Nací aquí pero no miraba nunca el reporte del clima. Crecimos durmiendo el “verano” en un patio bajo estrellas de un limonero en flor. Por el día usábamos ventiladores. Con tres meses de vacaciones en la primaria el “tiempo de calor” pasaba sin hacer ruido, era un calorón lúdico y la incipiente ciudad con su población de terrenos baldíos era nuestra.
A un chamaco solo le importaba jugar. Nunca nos deshidratamos, solo tomábamos mucha agua de la llave y limonada con los limones del patio.
A veces nos daba por ir a “cazar” “?uanillos” de la Cajeme al norte, frontera de mezquites, cactus a punto de mediodía, nunca sombreros o protección solar. No existían los sueros comerciales, solo nos poníamos más prietos.
Asistía a pie a la secundaria a medio kilómetro de la casa de clase media. No nos preocupaba nada, excepto las pelas de mi apá cuando nos salíamos de las reglas.

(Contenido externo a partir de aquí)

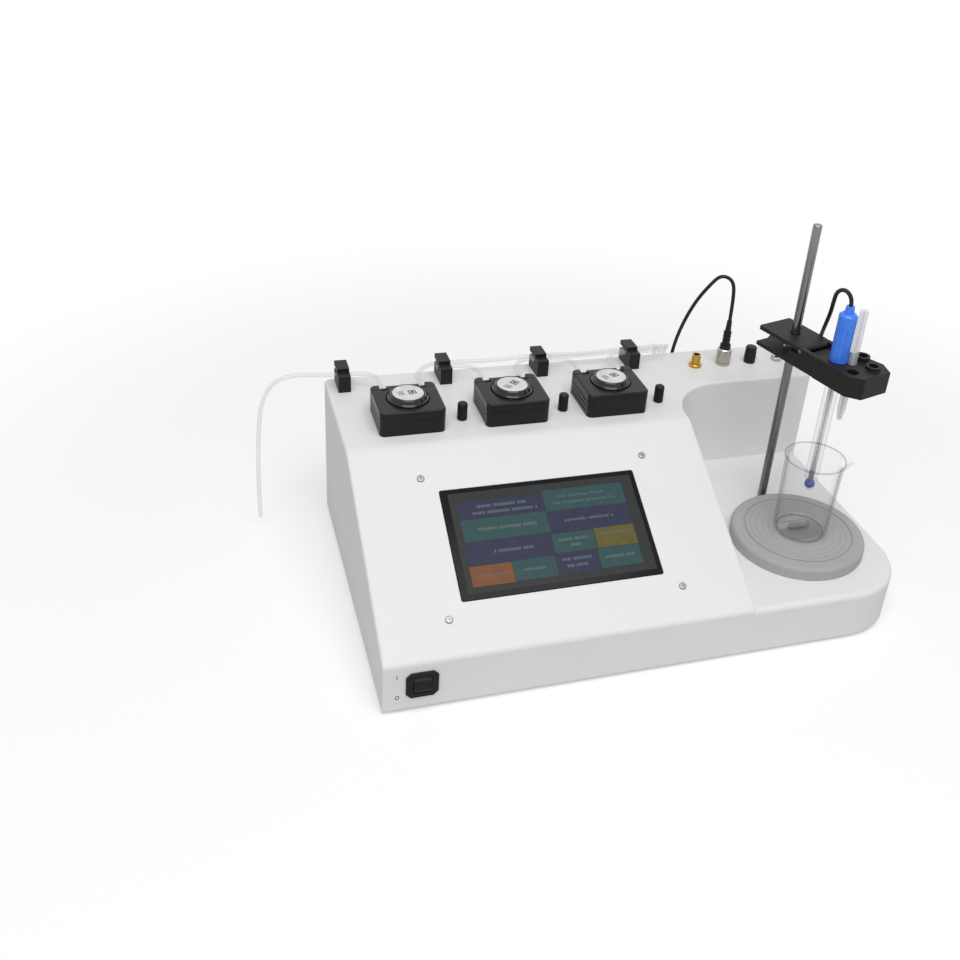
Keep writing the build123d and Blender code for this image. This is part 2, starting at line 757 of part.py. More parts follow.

Hoy no sé si es el mismo calorón de entonces, cuando yo niño escuchaba las quejas de los adultos, quienes sudando a chorros empapaban camisetas.
Cada año era lo mismo. Nunca viajamos a Guadalajara para pasar el fogón de esos meses. Eso no era para nosotros.
En septiembre se dejaba venir una zafra algodonera, un río desbordado de pizcadores inundaba galerones de catres y mosquiteros, pizcadores bajitos y morenos bajo un sol impío cobraban su costal de mota blanca según la báscula del pesador decidiera. Algunos compañeros de la Campoy con tíos agricultores pesaban la pizca, solo así una malteada en la “Nevería Ángel”.
Caída la tarde, el aire acondicionado del “Cajeme” esperaba en su penumbra Cinemascope, un clima templado como el de la Ciudad de México, nos envolvía entonces en lo mullido de una butaca reclinable, una gran pantalla blanca se desvestía sin pudor plegando cortinajes lentamente, el haz, luz gris hacía soñar despiertos contemplando mundos en los que
un público expectante penetraba inamovible.